The Shape Of Water

Why in the world I keep taking myself to the cinema when I know I don’t enjoy the experience is beyond me. I’ve been twice in the past few weeks – before that I hadn’t been for years. I don’t like cinemas for the simple reason that there are other people in them. Although the screens are much better than the one on my little Macbook, I am more than happy to deal with a lower resolution if it means I don’t have to sit in a room with humans.

However, when Guillermo del Toro brings out a new film I find it hard to resist, because I love his work and want to support him. So off I went to see The Shape of Water, which was beautiful and had Doug Jones in it, whom I also love.

I fully expected to fall head over heels for this movie, because it had so many elements I usually enjoy: a bluey-greeny-watery theme; Doug Jones; outsiders feeling understood by each other; people triumphing because they’ve been underestimated; Guillermo del Toro directing.

So why didn’t I feel anything?

Well, maybe not nothing. The film was very beautiful, and when I left the cinema and walked home I felt a bit like I was still in the underwater world, which was very pleasant. It also gave me some inspiration for my flat renovation project, which was helpful. But the storyline didn’t move me, which was strange because it should have.

There were certain parts of the story in which it was obvious we were supposed to be very moved; one of them is visible in the trailer:

When he looks at me, he does not know how I am incomplete. He sees me as I am.

That bit of the trailer was a large part of why I went to see the film. Surely that would move anyone? Just watching the trailer, it made me feel something; yet somehow when I was in the cinema, watching it on the big screen..? Nothing.

I think there were a few reasons for this, and one of them was just how unlikely the entire storyline was. I particularly disliked the ending, which lost a lot of points from me because it looked like it was going one way and then suddenly, unrealistically veered off into a much happier direction and then the lights came on. It felt cheap and like it was pandering to what people might want to see; patronising the audience with a happy-ever-after, rather than ending on a more grown-up note. I sent this to my friend a couple of days after I’d seen it, and it sums up (albeit not very eloquently) the problem I had with the ending:

Another thing I was expecting to see more about was Elisa’s scars. We are introduced to a character who can’t speak but can hear, who lives next door to an artist who is one of two friends she has in the world, the other being Zelda, the lady she’s on cleaning duty with. It makes sense therefore that Elisa feels compassion for Doug Jones’ character, the fish-man (or perhaps fish-god, it’s never completely clear), when she discovers he’s being held captive and that people want to vivisect him.
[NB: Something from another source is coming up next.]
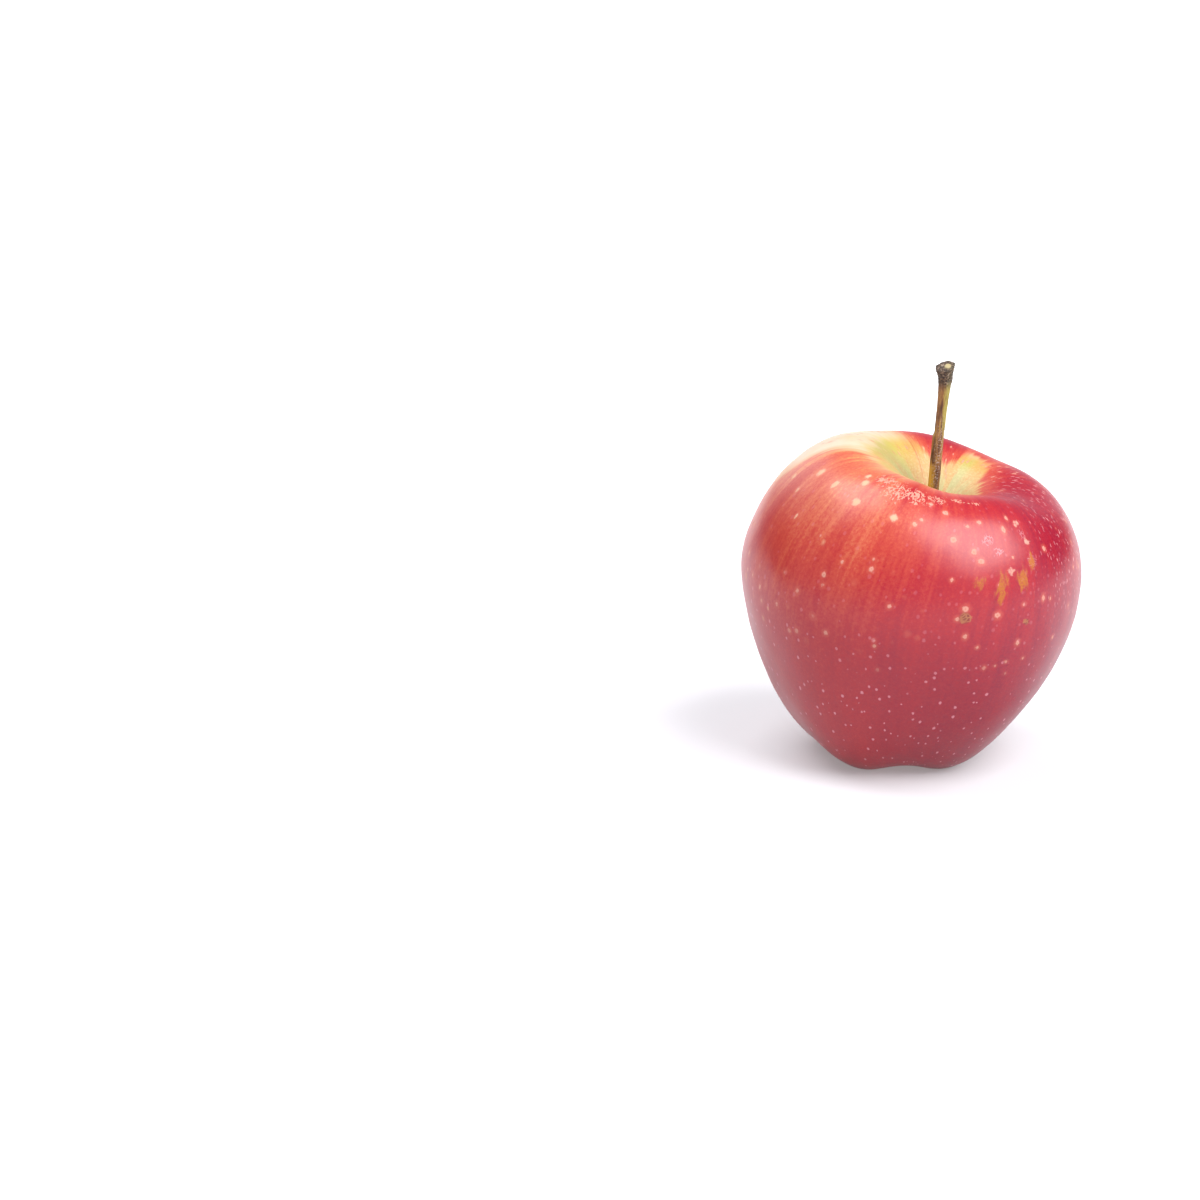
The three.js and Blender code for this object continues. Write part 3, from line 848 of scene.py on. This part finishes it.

The scars in question are on the side of her neck:

They are the reason why she can’t speak, apparently, although again this isn’t fully explained. She was found by a river as a child with these scars, and has been mute since she was found. They’re barely referenced throughout the film, except in brief passing explanation and then at the end, when fish-god-dude turns them into gills so Elisa can live happily ever after with him in his underwater kingdom.

There are various theories floating around about why that might be possible and why Elisa fell so hopelessly in love with fish-god-dude rather than simply feeling compassion for someone else who’s misunderstood. The theories make sense, but they’re not obvious from the film. While I quite like being made to think when watching something, I don’t love holes in storylines that audiences are meant to fill in, which is what this felt like.

I guess I was expecting something a bit darker from a Guillermo del Toro film for adults. I wondered when we first saw the scars whether they’d been put there by fish-god-dude or someone like him, and Elisa was being drawn towards something she couldn’t help loving even though it might harm her. But there was none of that; in fact, all of the characters were quite shallow and one-dimensional. Elisa and fish-god-dude and her cleaner friend Zelda and her artist friend Giles were The Good Guys; the people who were trying to kill fish-god-dude were The Bad Guys. There wasn’t any nuance.

And I really don’t want to say this next bit, but I have to if I’m going to give an honest review: for the first time ever, I wasn’t convinced by Doug Jones’ acting. I KNOW I KNOW I LOVE HIM TOO IT HURTS ME TO SAY IT. But it’s true.

Normally I am amazed by how well Jones acts through layers of prosthetics; Saru is one of the main reasons I’m still watching Star Trek: Discovery. But this time there didn’t seem to be a lot of substance to it.

Talking it over with a friend, I think it had something to do with the specific prosthetics he was wearing; I think Jones does a lot of his acting with his eyes and his hands, both of which were limited by the costume. This left him with very few possibilities for creating a convincing character, especially considering the amount of time he spent half-submerged: he had to get by with head tilts and strange clicking noises, which just didn’t quite convince me.

In summary, I don’t regret going to see it because it was pretty and it gave me a lot of inspiration for how I want my living room to look. Equally, however, I thought it left a lot to be desired and I don’t understand how it won so many Oscars.

Have you seen it? What did you think?